Ich nutze den zeitlichen Vorsprung erst mal, um mich in Ruhe einzucremen. Ich kann mir ja Zeit lassen und die Minuten des Eincremens dahingehend verschwenden, mir Gedanken darüber zu machen, wo ich bei der geplanten Struktur beginne.

So richtig genau kenne ich meinen Tagesstart nicht, als ich die Cremetube wieder schließe. In solchen Momenten ist es sinnvoll, ruhig zu bleiben, oder besser gesagt: zu werden. Ich schaffe es grade noch, mich teilweise anzuziehen, wobei Socken in dieser Phase nicht zwingend notwendig sind. Ich gehe ins Wohnzimmer und nehme das Beruhigungsmittel von der Wand. Nur mal ganz kurz ein paar Takte klimpern und dann geht‘s raus in den Weihnachtstrubel. Ich freue mich drauf.

Wie wird eigentlich Last Christmas auf der Gitarre gespielt? Gott sei Dank gibt es Internet. Google, google, google … da ist es. Die Griffstruktur ist nicht sehr einfach, das braucht Zeit.
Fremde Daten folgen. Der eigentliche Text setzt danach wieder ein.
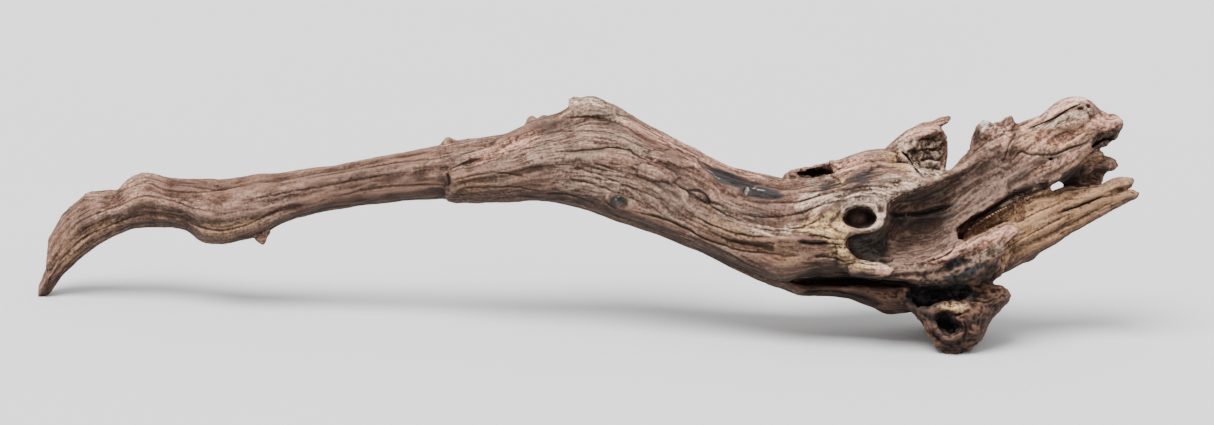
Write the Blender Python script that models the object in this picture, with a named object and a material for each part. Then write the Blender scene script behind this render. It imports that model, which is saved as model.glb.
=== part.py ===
"""A piece of driftwood about 0.88 m long, one grown and weathered piece of wood.

It is drawn in its front view, in millimetres: x runs right from the thin tip, h runs up from the lowest
point and d runs out of the view towards the viewer. A limb is a loft through upright sections. The limbs
are fused and smoothed, the hollows are cut out of them, ridges and furrows are pressed into the skin, and
the whole is turned until its tip and its two root feet stand on one level.
"""

import math

import bmesh
import bpy
import numpy as np
from mathutils import Matrix, Vector, noise

# Driving dimensions and settings
MM = 0.001
VIEW_ELEVATION = math.radians(15.0)
VIEW_ROLL = math.radians(2.14)
RING_STEP = 3.0
SIDES = 48
VOXEL = 2.0
TRIANGLES = 11400
FOOT_WEAR = 1.5
KNOB_SPACING = 20.0
TRUNK_KNOBS = 1.2
ROOT_KNOBS = 5.0
ROOT_START = 620.0
ROOT_TOP = 75.0

# Ridges along a limb: waves round it, height as a share of its radius, twist per millimetre
FLUTES = ((3, 0.05, 0.006), (5, 0.045, -0.008), (8, 0.032, 0.011), (13, 0.018, -0.010))

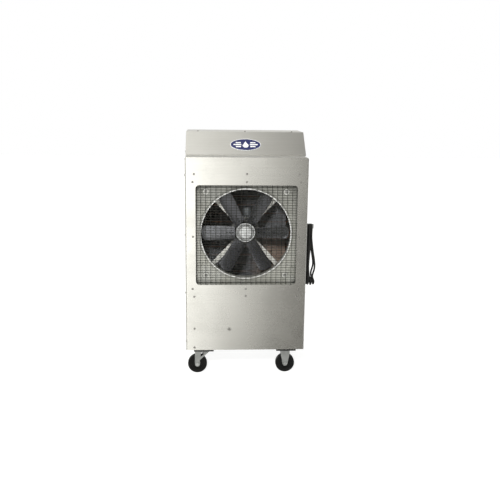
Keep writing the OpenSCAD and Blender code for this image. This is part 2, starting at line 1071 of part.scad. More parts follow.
module filter_media() color("#dfe0dc") {
    w = 2 * (filter_half_w - 20) - 0.6;
    h = filter_h - 40.6;
    t = 1.5;
    low = filter_y + 3;
    high = filter_y + filter_t - 5;
    step = w / pleats;
    crest = [for (i = [0 : pleats]) [-w / 2 + i * step, i % 2 == 0 ? low : high]];
    back = [for (i = [pleats : -1 : 0]) [crest[i].x, crest[i].y + t]];
    translate([0, 0, filter_z + 20.3])
        linear_extrude(h)
            polygon(concat(crest, back));
}

// ---- Controls ----

module on_controls(p) {
    translate([half_w, control_y + p.x, control_z + p.y])
        children();
}

module control_box() color("#2e2f31") {
    w = control_size.x;
    h = control_size.y;
    difference() {
        union() {
            solid_x(half_w + 0.1, 2)
                translate([control_y, control_z])
                    rounded_rect(w, h, 6);
            difference() {
                translate([half_w - 46, control_y - w / 2 + 12, control_z - h / 2 + 12])
                    cube([46.5, w - 24, h - 24]);
                translate([half_w - 44, control_y - w / 2 + 14, control_z - h / 2 + 14])
                    cube([44, w - 28, h - 28]);
            }
            on_controls(switch_at)
                translate([-16, -rocker_w / 2 - 3, -19])
                    cube([17, rocker_w + 6, 38]);
        }
        on_controls(switch_at) {
            translate([-17, -rocker_w / 2 - 0.5, -17])
                cube([21, rocker_w + 1, 34]);
            translate([-rocker_back, -rocker_w / 2 - 2.2, 0])
                rod_y(trunnion_r + 0.1, rocker_w + 4.4);
        }
        on_controls(knob_at)
            translate([-2, 0, 0])
                rod_x(3.1, 6);
        on_controls(lamp_at)
            translate([-2, 0, 0])
                rod_x(5.1, 6);
    }
}

// A rocker on two trunnions just behind the plate, with a dished face
module power_switch() color("#17181a") {
    on_controls(switch_at)
        translate([-rocker_back, 0, 0])
            rotate([0, rocker_tilt, 0]) {
                translate([0, -rocker_w / 2, 0])
                    rotate([-90, 0, 0])
                        linear_extrude(rocker_w)
                            difference() {
                                intersection() {
                                    circle(rocker_r);
                                    translate([-trunnion_r - 1, -rocker_r])
                                        square([2 * rocker_r, 2 * rocker_r]);
                                }
                                translate([52, 0])
                                    circle(40, $fn = 128);
                            }
                translate([0, -rocker_w / 2 - 2, 0])
                    rod_y(trunnion_r, rocker_w + 4);
            }
}

module humidistat_knob() color("#1c1d1f") {
    on_controls(knob_at) {
        translate([-10, 0, 0])
            rod_x(3, 20);
        translate([3, 0, 0])
            rod_x(knob_r, 5);
        translate([7.5, 0, 0])
            rod_x(knob_r - 4, 9);
        translate([16, -2.5, -knob_r + 5])
            cube([3, 5, 2 * (knob_r - 5)]);
    }
}

module indicator_lamp() color("#c8342a") {
    on_controls(lamp_at) {
        translate([-8, 0, 0])
            rod_x(5, 12);
        translate([2.2, 0, 0])
            rod_x(6.5, 3);
    }
}

// ---- Cord ----

// A long loop that hangs in the Y-Z plane
module cord_loop(h) {
    bend = cord_loop_w / 2;
    straight = h - 2 * (bend + cord_r);
    for (s = [-1, 1])
        translate([0, s * bend, -straight / 2])
            cylinder(r = cord_r, h = straight);
    for (s = [-1, 1])
        scale([1, 1, s])
            translate([0, 0, straight / 2])
                rotate([0, 0, 90])
                    half_ring(bend, cord_r);
}

module power_cord() color("#121213") {
    h = cord_top_z - cord_bottom_z;
    for (i = [0 : cord_loops - 1])
        translate([cord_x + i * cord_step, cord_y, cord_top_z - h / 2])
            cord_loop(h);
    translate([cord_x + cord_loops * cord_step + 0.5, cord_y, cord_top_z])
        rotate([0, -4.5, 0])
            translate([0, 0, -h / 2])
                cord_loop(h - 2);
    pipe([
        [half_w + 18, grip_at.x, grip_at.y],
        [half_w + 30, grip_at.x - 20, grip_at.y - 14],
        [half_w + 14, cord_y + 62, cord_top_z + 20],
        [cord_x, cord_y + cord_loop_w / 2 + 2 * cord_r + 2, cord_top_z - cord_loop_w / 2]
    ], cord_r);
}

module power_plug() color("#19191a") {
    translate([half_w + 20, cord_y + 4, cord_bottom_z + 33]) {
        cylinder(r = 15, h = 34);
        translate([0, 0, 34])
            cylinder(r1 = 12, r2 = 6, h = 22);
        for (s = [-1, 1])
            translate([-3, s * 6.35 - 0.8, -15])
                cube([6, 1.6, 16]);
        translate([7, 0, -17])
            cylinder(r = 2.4, h = 18);
    }
}

module cord_hook() color("#a8a9a6") {
    hook_z = cord_top_z - 2 * cord_r - 6;
    hook_x = cord_x + cord_loops * cord_step + 13;
    translate([half_w + 0.1, cord_y - 15, hook_z - 26])
        cube([2.5, 30, 56]);
    pipe([
        [half_w + 2, cord_y, hook_z],
        [hook_x, cord_y, hook_z],
        [hook_x, cord_y, hook_z + 20]
    ], 4);
}

module cord_grip() color("#1a1a1b") {
    translate([half_w, grip_at.x, grip_at.y])
        difference() {
            union() {
                translate([0.1, 0, 0])
                    rotate([0, 90, 0])
                        hex_head(13, 6);
                translate([6, 0, 0])
                    rod_x(10, 9);
                translate([-10, 0, 0])
                    rod_x(9, 11);
            }
            translate([-11, 0, 0])
                rod_x(5.5, 40);
        }
}

// ---- Casters ----

module caster_plate(x, y) {
    translate([x, y, -plate_size.z])
        difference() {
            translate([-plate_size.x / 2, -plate_size.y / 2, 0])
                cube(plate_size);
            for (px = [-1, 1], py = [-1, 1])
                translate([px * plate_hole.x, py * plate_hole.y, -1])
                    cylinder(r = bolt_r + 0.2, h = 10);
        }
}

// Top plates of the two swivel casters, each with its raceway and king pin
module swivel_plates() color("#b4b6b5") {
    for (sy = [-1, 1]) {
        caster_plate(king_x, sy * caster_y);
        translate([king_x, sy * caster_y, 0]) {
            translate([0, 0, -6])
                cylinder(r = 26, h = 4);
            translate([0, 0, crown_z - 5])
                cylinder(r = 6, h = -crown_z + 4);
            translate([0, 0, crown_z - 5])
                hex_head(9.5, 4.7);
        }
    }
}

// Round-ended leg over the axle, with an open brace up to the crown
module swivel_leg() {
    brace_x = -trail + swivel_leg_r - 1;
    difference() {
        union() {
            translate([-trail, axle_z])
                circle(swivel_leg_r);
            translate([-trail - swivel_leg_r, axle_z])
                square([2 * swivel_leg_r, crown_z + 3 - axle_z]);
            polygon([
                [brace_x, axle_z + 22],
                [26, crown_z + 1],
                [26, crown_z + 3],
                [brace_x, crown_z + 3]
            ]);
        }
        polygon([
            [brace_x + 5, axle_z + 40],
            [6, crown_z - 5],
            [brace_x + 5, crown_z - 5]
        ]);
        translate([-trail, axle_z])
            circle(axle_r + 0.05);
    }
}

module swivel_fork(y) {
    translate([king_x, y, 0])
        difference() {
            union() {
                for (s = [-1, 1])
                    solid_y(s > 0 ? leg_y : -leg_y - leg_t, leg_t)
                        swivel_leg();
                translate([-trail - swivel_leg_r, -leg_y - leg_t, crown_z])
                    cube([trail + swivel_leg_r, 2 * (leg_y + leg_t), 3]);
                translate([0, 0, crown_z])
                    cylinder(r = 29, h = 3);
                translate([0, 0, crown_z + 2])
                    cylinder(r = 27, h = 4.8);
            }
            translate([0, 0, crown_z - 5])
                cylinder(r = 6.05, h = 20);
        }
}

module swivel_fork_front() color("#a3a6a5") swivel_fork(-caster_y);

module swivel_fork_rear() color("#a3a6a5") swivel_fork(caster_y);

module rigid_leg() {
    difference() {
        union() {
            translate([0, axle_z])
                circle(rigid_leg_r);
            polygon([
                [-24, -2],
                [-24, -26],
                [-rigid_leg_r + 1, axle_z - 5],
                [rigid_leg_r - 1, axle_z - 5],
                [24, -26],
                [24, -2]
            ]);
        }
        translate([0, axle_z])
            circle(axle_r + 0.05);
    }
}

module rigid_forks() color("#9a9d9c") {
    for (sy = [-1, 1]) {
        caster_plate(caster_x, sy * caster_y);
        translate([caster_x, sy * caster_y, 0])
            for (s = [-1, 1])
                solid_y(s > 0 ? leg_y : -leg_y - leg_t, leg_t)
                    rigid_leg();
    }
}

module axle(x, y) {
    reach = leg_y + leg_t;
    translate([x, y - reach - 5.5, axle_z])
        rod_y(axle_r, 2 * reach + 14);
    translate([x, y - reach - 5.6, axle_z])
        rotate([-90, 0, 0])
            hex_head(8.5, 5.5);
    translate([x, y + reach + 0.1, axle_z])
        rotate([-90, 0, 0])
            hex_head(8.5, 7);
}

module swivel_axle_front() color("#8e9090") axle(king_x - trail, -caster_y);

module swivel_axle_rear() color("#8e9090") axle(king_x - trail, caster_y);

module rigid_axles() color("#8e9090") {
    for (sy = [-1, 1])
        axle(caster_x, sy * caster_y);
}

module caster_bolts() color("#6d6f70") {
    at_caster_bolts() {
        translate([0, 0, -plate_size.z - 5.1])
            hex_head(7, 5);
        translate([0, 0, -plate_size.z - 1])
            cylinder(r = bolt_r, h = plate_size.z + rail_t + 12);
        translate([0, 0, rail_t + 2.1])
            hex_head(7, 6.5);
    }
}

module wheel(x, y) {
    translate([x, y, axle_z])
        rotate([90, 0, 0])
            rotate_extrude($fn = 128)
                difference() {
                    union() {
                        translate([wheel_r - 8, 0])
                            rounded_rect(16, wheel_w, 6);
                        translate([wheel_r - 15, 0])
                            square([9, wheel_w - 4], center = true);
                        translate([10, -7])
                            square([wheel_r - 22, 14]);
                        translate([axle_r, -leg_y + 0.4])
                            square([10, 2 * leg_y - 0.8]);
                    }
                    translate([0, -wheel_w])
                        square([axle_r + 0.05, 2 * wheel_w]);
                }
}

module wheel_front_left() color("#141415") wheel(king_x - trail, -caster_y);

module wheel_rear_left() color("#141415") wheel(king_x - trail, caster_y);

module wheel_front_right() color("#141415") wheel(caster_x, -caster_y);

module wheel_rear_right() color("#141415") wheel(caster_x, caster_y);

front_panel();
left_side_panel();
right_side_panel();
rear_panel();
top_deck();
top_hood();
base_pan();
cabinet_frame();
mid_shelf();
base_rails();
panel_screws();
badge();
wire_guard();
fan_panel();
motor_mount();
mount_bolts();
motor_shell();
motor_stator();
motor_bearings();
motor_capacitor();
fan_shaft();
motor_rotor();
fan_hub();
fan_blades();
blade_rivets();
evaporator_core();
evaporator_tubes();
condenser_core();
condenser_tubes();
compressor();
compressor_feet();
refrigerant_lines();
filter_drier();
drip_tray();
drain_hose();
drain_outlet();
filter_rails();
filter_frame();
filter_media();
control_box();
power_switch();
humidistat_knob();
indicator_lamp();
power_cord();
power_plug();
cord_hook();
cord_grip();
swivel_plates();
swivel_fork_front();
swivel_fork_rear();
swivel_axle_front();
swivel_axle_rear();
rigid_forks();
rigid_axles();
caster_bolts();
wheel_front_left();
wheel_rear_left();
wheel_front_right();
wheel_rear_right();
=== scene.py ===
"""Looks for a tall stainless dehumidifier on casters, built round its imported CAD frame. In metres."""
import math
import random

import bmesh
import bpy
from mathutils import Matrix, Vector


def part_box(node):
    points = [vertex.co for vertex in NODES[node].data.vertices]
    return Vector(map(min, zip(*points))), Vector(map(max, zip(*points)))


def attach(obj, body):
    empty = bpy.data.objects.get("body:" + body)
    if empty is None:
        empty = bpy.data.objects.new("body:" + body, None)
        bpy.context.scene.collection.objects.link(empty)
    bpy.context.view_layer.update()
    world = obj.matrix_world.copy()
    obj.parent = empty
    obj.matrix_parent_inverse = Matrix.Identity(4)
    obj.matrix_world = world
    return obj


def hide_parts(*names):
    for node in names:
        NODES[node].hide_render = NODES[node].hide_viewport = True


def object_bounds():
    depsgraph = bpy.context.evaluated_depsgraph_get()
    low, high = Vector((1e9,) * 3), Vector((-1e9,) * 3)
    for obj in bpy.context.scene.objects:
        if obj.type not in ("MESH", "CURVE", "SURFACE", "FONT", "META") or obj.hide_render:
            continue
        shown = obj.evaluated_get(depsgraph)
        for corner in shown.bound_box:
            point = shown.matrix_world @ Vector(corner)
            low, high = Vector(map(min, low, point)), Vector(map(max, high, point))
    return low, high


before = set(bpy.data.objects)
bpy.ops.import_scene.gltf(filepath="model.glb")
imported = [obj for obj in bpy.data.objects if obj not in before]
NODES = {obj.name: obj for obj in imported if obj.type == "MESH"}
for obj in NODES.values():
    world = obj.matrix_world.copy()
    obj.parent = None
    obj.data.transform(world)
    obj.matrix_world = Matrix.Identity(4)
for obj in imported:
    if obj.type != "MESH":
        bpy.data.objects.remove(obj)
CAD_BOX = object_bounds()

TAU = 2 * math.pi
MM = 0.001

# Places that several pieces share, all taken from the frame
PANEL_LO, PANEL_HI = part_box("front_panel")
GUARD_LO, GUARD_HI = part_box("wire_guard")
FRONT_Y = PANEL_LO.y
HALF_W = PANEL_HI.x
BOTTOM_Z = PANEL_LO.z
AXIS_Z = (GUARD_LO.z + GUARD_HI.z) / 2
FLOOR_Z = CAD_BOX[0].z


# ---------------------------------------------------------------- node trees

class Graph:
    """A node tree under construction"""

    def __init__(self, tree):
        self.tree = tree

    def add(self, kind, **settings):
        node = self.tree.nodes.new(kind)
        for key, value in settings.items():
            setattr(node, key, value)
        return node

    def plug(self, socket, value):
        if isinstance(value, bpy.types.NodeSocket):
            self.tree.links.new(value, socket)
        elif isinstance(value, (tuple, list)) and len(value) == 3 and socket.type == "RGBA":
            socket.default_value = (*value, 1)
        else:
            socket.default_value = value

    def node(self, kind, inputs, **settings):
        """A node with its inputs plugged, each by its name or its number"""
        node = self.add(kind, **settings)
        for key, value in inputs.items():
            self.plug(node.inputs[key], value)
        return node

    def math(self, operation, *values):
        return self.node("ShaderNodeMath", dict(enumerate(values)), operation=operation).outputs[0]

    def range(self, value, low, high, to_low=0.0, to_high=1.0, interpolation="LINEAR"):
        """The value, carried from one range into another and held at its ends"""
        inputs = {"Value": value, "From Min": low, "From Max": high, "To Min": to_low, "To Max": to_high}
        node = self.node("ShaderNodeMapRange", inputs, interpolation_type=interpolation)
        return node.outputs["Result"]

    def mix(self, factor, a, b):
        node = self.node("ShaderNodeMix", {"Factor": factor}, data_type="RGBA")
        self.plug(node.inputs["A"], a)
        self.plug(node.inputs["B"], b)
        return node.outputs["Result"]

    def axes(self, vector):
        return self.node("ShaderNodeSeparateXYZ", {"Vector": vector}).outputs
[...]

Irgendwie passt meine Stimme grad nicht so richtig zur Klangstruktur des Zupfinstrumentes. Da läuft doch was schief! Oder besser gesagt: Es klingt schief!

Nach einigen gruseligen Fehlversuchen stelle ich fest, dass die Gitarre verstimmt ist. Da das iPad über eine elektronische Stimmgabel verfügt, lässt sich das Problem flott und simpel lösen. Kurze Kontrolle über die Flageolett-Töne und schon klingt alles wieder harmonisch. Ich freue mich über das Ergebnis und zünde zwei Kerzen an. Nur ein paar Akkorde noch und dann werde ich rausgehen, ins Weihnachtsgetümmel.

Es ist schon erstaunlich, wie unglaublich schnell es in der Winterzeit dunkel wird. Mir fallen Dinge ein, wie kürzester Tag, längste Nacht … Also draußen ist es auf jeden Fall ziemlich dunkel. Das ist eigentlich merkwürdig. Ich sitze doch noch gar nicht so lange am Küchentisch. Ein rascher Blick auf die Digitalanzeige des iPhones klärt mich jedoch dahingehend auf, dass es doch irgendwie wieder heimlich 17:03 Uhr geworden ist. Donnerwetter. Kein Wunder, dass meine Füße so kalt sind.

Jetzt aber los, das wird sonst nichts mit dem Weihnachtsbummel, wobei das ja nun wohl eher ein Weihnachtssprint werden wird.

Ich hänge die Klampfe an den Nagel, ziehe mir in Windeseile die fehlenden Kleidungsstücke an, puste die Kerzen aus und geh zur Wohnungstür. Als ich davor stehe, weiß ich wieder mal nicht, ob es sich überhaupt lohnt, sich jetzt noch zwischen die hektischen Massen zu werfen. Morgen wäre ja auch noch ein Tag. Es ist dann zwar Sonntag, aber vor Weihnachten sind die Adventssonntage immer verkaufsoffen. Ich schiele zur Gitarre, kann mich jedoch von dem Gedanken losreißen und öffne beherzt die Wohnungstür.

Nachdem ich die Tür von außen abgeschlossen habe, gibt es kein Zurück mehr.